_Set task_. Search the data for the string "finishes" and gather each line it is in.
##### Extracted information
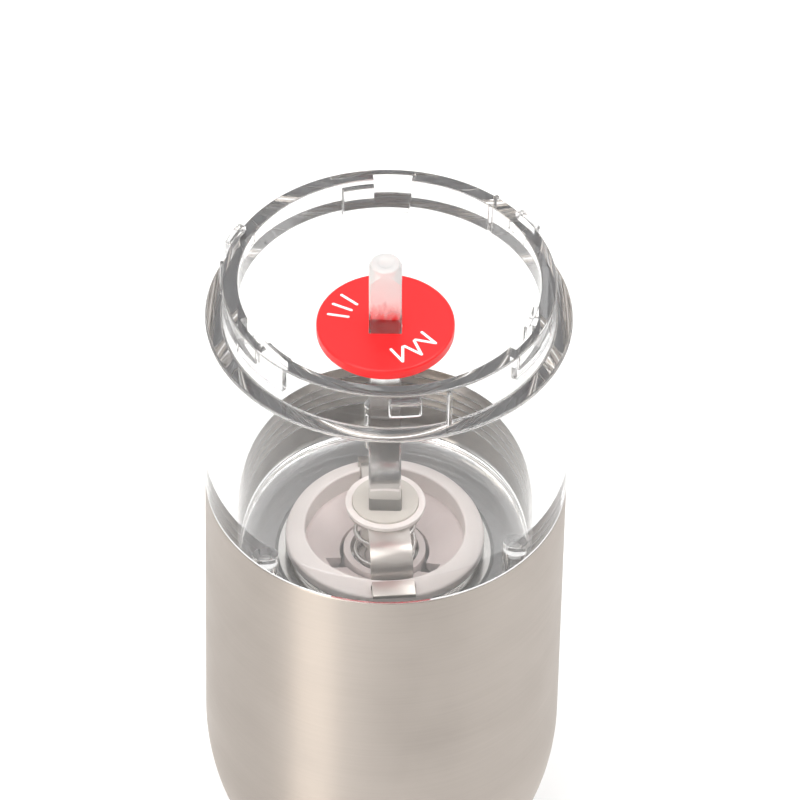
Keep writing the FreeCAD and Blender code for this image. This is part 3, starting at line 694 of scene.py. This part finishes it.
##########
##### Extracted information
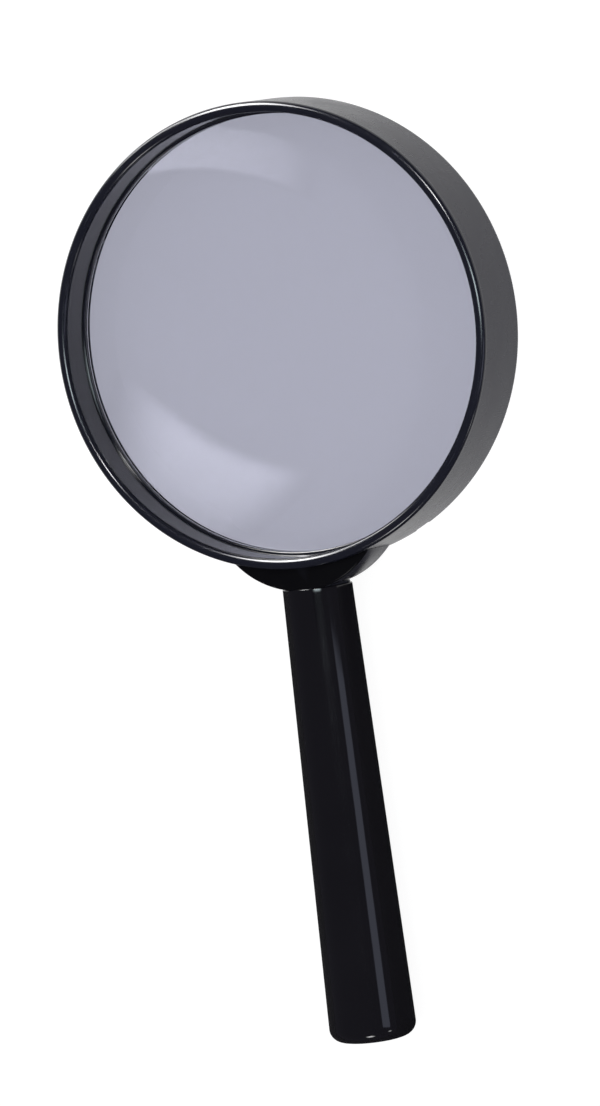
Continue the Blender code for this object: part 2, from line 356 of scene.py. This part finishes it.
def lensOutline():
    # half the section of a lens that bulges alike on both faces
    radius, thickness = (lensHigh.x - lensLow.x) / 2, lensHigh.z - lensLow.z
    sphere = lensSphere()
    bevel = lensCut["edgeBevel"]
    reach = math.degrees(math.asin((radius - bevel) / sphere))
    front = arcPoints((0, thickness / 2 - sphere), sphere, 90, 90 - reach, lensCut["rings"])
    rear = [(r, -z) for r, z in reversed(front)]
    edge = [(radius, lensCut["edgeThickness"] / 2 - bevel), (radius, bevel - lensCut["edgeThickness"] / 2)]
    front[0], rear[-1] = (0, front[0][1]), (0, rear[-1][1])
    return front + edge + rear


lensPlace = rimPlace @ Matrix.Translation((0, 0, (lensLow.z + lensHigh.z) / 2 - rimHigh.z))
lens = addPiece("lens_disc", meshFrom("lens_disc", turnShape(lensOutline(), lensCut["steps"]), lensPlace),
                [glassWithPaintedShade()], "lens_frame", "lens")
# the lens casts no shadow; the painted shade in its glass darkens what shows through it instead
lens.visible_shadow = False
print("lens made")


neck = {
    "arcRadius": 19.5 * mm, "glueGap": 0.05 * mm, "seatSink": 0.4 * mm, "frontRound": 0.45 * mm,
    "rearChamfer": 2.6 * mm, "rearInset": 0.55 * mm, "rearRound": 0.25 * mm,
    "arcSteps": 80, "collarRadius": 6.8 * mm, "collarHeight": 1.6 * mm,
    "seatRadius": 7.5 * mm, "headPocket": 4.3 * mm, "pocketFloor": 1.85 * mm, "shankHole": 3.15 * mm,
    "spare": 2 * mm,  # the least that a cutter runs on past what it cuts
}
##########
##### Extracted information
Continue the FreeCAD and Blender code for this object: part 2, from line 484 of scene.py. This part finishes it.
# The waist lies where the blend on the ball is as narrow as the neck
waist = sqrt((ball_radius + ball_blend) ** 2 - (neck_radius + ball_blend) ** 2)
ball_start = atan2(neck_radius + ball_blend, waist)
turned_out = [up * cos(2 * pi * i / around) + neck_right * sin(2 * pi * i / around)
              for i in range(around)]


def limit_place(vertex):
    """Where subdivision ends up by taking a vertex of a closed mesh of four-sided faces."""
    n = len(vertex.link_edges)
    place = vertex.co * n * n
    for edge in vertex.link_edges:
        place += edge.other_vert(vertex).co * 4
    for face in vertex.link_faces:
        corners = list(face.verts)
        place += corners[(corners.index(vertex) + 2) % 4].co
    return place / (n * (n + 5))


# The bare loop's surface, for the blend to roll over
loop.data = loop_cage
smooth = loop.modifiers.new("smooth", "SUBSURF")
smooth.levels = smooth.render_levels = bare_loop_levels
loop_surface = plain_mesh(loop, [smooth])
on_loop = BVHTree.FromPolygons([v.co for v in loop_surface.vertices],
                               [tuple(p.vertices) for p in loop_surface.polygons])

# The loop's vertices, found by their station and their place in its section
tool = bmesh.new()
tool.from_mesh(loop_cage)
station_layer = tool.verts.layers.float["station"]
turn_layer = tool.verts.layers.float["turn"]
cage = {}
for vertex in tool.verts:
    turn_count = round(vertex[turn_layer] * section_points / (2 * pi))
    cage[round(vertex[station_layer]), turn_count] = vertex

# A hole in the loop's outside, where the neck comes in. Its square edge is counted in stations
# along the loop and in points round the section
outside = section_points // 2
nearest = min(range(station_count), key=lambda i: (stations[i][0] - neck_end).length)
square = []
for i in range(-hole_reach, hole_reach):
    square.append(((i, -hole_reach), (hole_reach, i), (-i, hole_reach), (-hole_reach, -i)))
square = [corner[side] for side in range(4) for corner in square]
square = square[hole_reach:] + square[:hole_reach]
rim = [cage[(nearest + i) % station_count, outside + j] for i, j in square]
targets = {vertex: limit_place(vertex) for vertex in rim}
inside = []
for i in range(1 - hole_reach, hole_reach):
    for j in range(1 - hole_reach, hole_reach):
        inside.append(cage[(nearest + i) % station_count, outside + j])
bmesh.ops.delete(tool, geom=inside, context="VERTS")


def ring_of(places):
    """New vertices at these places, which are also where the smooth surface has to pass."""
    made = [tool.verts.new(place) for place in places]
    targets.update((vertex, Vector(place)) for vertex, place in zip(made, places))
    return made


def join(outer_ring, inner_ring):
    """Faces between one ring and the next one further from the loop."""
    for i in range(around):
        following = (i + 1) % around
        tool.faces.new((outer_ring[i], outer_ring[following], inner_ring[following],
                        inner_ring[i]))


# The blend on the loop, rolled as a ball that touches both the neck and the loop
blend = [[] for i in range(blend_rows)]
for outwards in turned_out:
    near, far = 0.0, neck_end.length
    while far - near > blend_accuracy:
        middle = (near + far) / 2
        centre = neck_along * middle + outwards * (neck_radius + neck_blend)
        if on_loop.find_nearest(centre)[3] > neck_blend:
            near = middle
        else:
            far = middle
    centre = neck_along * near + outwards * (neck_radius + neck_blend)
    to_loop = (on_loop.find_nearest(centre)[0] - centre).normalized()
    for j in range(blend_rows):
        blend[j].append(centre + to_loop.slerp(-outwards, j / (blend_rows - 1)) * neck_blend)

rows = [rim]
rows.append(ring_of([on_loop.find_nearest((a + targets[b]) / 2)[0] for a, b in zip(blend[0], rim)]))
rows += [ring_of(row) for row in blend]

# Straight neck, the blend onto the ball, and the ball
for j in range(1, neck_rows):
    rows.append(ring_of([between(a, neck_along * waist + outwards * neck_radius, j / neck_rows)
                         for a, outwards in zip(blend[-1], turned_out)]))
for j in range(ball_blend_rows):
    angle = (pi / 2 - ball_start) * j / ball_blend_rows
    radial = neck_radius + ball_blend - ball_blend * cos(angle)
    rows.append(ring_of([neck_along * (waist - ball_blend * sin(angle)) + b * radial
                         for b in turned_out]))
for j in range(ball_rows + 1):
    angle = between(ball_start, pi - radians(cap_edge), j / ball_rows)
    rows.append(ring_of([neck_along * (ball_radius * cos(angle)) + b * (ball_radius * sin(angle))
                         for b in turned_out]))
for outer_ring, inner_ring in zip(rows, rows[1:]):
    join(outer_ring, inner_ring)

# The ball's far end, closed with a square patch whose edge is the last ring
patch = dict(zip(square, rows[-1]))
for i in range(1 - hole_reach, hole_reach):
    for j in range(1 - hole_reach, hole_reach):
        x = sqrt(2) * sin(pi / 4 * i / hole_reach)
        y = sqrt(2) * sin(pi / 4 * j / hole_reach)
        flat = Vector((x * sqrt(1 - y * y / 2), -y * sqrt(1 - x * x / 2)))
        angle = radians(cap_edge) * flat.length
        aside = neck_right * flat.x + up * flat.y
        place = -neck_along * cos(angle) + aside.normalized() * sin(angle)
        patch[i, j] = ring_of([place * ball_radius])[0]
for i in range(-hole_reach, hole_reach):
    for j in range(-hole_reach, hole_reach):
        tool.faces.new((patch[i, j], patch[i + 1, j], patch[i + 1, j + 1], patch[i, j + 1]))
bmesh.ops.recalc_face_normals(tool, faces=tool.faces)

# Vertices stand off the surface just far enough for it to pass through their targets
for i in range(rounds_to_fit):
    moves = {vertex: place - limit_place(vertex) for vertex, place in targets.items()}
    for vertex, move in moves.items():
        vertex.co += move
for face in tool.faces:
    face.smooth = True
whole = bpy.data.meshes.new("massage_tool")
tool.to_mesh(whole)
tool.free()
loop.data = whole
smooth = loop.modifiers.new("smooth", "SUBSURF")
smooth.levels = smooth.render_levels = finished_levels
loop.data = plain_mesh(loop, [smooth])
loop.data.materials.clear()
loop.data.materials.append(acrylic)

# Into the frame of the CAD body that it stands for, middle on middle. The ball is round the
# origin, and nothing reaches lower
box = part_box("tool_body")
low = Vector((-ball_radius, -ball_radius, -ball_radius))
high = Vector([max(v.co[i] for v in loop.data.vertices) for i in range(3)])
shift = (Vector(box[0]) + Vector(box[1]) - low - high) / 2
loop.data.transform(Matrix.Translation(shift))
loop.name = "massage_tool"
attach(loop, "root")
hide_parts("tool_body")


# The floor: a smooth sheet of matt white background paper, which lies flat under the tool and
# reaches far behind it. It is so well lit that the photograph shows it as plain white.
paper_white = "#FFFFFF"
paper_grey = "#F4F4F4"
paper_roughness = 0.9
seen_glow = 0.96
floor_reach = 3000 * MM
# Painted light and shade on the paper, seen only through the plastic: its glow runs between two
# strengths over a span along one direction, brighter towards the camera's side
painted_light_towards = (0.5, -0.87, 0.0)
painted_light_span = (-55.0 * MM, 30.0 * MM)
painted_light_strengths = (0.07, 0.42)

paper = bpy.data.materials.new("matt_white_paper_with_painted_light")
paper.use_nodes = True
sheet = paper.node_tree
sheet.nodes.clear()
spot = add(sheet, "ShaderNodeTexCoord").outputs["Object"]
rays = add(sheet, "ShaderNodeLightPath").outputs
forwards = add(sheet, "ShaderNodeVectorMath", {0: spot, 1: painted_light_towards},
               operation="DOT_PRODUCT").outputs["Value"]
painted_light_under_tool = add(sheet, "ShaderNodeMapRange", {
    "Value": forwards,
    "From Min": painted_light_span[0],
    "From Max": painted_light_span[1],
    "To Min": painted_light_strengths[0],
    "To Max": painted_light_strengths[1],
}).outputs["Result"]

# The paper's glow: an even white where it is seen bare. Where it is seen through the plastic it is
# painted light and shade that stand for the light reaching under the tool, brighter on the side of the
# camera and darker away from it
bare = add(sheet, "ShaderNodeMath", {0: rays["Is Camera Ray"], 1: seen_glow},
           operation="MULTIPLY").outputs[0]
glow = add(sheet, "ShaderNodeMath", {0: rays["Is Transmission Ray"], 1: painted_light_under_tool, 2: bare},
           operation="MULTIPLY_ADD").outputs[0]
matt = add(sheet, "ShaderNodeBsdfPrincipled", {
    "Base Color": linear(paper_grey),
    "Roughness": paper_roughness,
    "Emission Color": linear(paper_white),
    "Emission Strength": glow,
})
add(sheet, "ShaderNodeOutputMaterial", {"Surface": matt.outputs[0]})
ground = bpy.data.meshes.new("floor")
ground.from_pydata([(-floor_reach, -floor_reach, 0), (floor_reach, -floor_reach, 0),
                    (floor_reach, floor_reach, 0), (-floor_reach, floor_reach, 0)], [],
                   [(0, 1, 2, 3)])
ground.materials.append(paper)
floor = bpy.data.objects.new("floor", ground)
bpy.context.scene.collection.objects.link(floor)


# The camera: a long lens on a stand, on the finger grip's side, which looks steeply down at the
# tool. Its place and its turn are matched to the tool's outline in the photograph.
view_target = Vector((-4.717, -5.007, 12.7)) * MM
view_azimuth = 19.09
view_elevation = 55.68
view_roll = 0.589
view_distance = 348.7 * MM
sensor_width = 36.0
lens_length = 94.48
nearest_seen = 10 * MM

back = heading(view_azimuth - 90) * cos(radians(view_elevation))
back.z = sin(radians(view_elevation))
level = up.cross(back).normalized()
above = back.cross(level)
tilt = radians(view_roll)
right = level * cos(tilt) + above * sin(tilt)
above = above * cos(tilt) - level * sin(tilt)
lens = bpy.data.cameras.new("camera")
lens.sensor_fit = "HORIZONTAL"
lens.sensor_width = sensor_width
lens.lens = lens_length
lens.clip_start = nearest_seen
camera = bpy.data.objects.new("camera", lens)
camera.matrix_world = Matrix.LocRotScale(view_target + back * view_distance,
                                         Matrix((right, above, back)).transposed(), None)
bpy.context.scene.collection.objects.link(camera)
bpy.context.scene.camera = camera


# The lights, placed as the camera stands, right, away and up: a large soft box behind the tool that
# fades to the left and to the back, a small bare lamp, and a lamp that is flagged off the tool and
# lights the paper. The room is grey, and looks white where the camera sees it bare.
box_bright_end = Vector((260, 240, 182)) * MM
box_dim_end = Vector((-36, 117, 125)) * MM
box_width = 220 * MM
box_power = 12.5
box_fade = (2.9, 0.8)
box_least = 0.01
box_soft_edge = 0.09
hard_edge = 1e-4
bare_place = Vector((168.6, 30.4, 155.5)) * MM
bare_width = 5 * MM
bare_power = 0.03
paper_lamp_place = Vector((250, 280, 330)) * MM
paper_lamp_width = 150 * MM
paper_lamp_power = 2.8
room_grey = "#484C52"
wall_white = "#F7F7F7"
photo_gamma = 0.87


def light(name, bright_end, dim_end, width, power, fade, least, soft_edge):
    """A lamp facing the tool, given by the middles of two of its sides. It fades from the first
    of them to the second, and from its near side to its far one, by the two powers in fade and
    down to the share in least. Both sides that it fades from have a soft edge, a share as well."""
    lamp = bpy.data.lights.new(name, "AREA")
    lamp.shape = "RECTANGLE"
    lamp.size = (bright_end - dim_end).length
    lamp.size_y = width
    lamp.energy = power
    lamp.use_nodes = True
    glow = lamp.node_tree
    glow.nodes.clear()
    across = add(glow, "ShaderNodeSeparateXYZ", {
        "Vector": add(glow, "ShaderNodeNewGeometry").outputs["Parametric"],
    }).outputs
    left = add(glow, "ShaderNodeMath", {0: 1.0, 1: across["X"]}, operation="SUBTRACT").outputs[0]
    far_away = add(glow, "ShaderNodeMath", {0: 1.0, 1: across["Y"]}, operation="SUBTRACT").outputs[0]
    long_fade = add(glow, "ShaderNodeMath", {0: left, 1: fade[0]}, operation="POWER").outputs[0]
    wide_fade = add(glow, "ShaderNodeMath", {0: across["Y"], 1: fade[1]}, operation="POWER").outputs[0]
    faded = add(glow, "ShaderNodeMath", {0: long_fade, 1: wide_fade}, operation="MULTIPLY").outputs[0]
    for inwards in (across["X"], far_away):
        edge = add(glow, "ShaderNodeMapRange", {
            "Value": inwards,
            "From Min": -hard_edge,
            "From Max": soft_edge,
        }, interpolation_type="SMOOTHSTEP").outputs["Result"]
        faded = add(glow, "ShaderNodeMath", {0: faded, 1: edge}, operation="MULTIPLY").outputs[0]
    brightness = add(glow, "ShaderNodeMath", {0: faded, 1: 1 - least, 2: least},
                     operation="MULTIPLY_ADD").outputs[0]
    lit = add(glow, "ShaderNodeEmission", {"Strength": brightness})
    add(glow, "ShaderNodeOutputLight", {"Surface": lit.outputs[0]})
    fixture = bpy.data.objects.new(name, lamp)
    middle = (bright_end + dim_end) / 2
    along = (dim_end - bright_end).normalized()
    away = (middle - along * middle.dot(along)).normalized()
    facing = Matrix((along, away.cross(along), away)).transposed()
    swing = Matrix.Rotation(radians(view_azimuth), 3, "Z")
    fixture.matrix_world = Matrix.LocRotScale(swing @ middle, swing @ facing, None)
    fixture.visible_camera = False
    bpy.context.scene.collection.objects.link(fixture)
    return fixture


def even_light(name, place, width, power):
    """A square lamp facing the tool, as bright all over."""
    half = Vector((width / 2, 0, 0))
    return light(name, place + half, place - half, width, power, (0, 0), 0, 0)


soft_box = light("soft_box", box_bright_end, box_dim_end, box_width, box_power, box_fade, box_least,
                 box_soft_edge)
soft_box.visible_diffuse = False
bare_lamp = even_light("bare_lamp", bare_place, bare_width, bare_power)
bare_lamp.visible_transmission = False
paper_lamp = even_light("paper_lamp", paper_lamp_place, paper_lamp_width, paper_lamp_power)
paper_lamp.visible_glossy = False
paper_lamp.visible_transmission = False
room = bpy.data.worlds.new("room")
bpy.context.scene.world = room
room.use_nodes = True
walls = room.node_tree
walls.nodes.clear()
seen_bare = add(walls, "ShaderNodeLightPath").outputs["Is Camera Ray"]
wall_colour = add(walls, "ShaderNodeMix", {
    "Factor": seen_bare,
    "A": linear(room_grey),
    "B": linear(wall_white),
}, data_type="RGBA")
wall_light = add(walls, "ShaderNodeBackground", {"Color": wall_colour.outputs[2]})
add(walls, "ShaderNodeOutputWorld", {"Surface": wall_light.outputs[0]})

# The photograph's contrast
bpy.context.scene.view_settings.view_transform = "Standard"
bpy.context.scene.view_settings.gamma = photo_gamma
##########
_Exercise response_.
Keep writing the FreeCAD and Blender code for this image. This is part 3, starting at line 694 of scene.py. This part finishes it.
Continue the Blender code for this object: part 2, from line 356 of scene.py. This part finishes it.
Continue the FreeCAD and Blender code for this object: part 2, from line 484 of scene.py. This part finishes it.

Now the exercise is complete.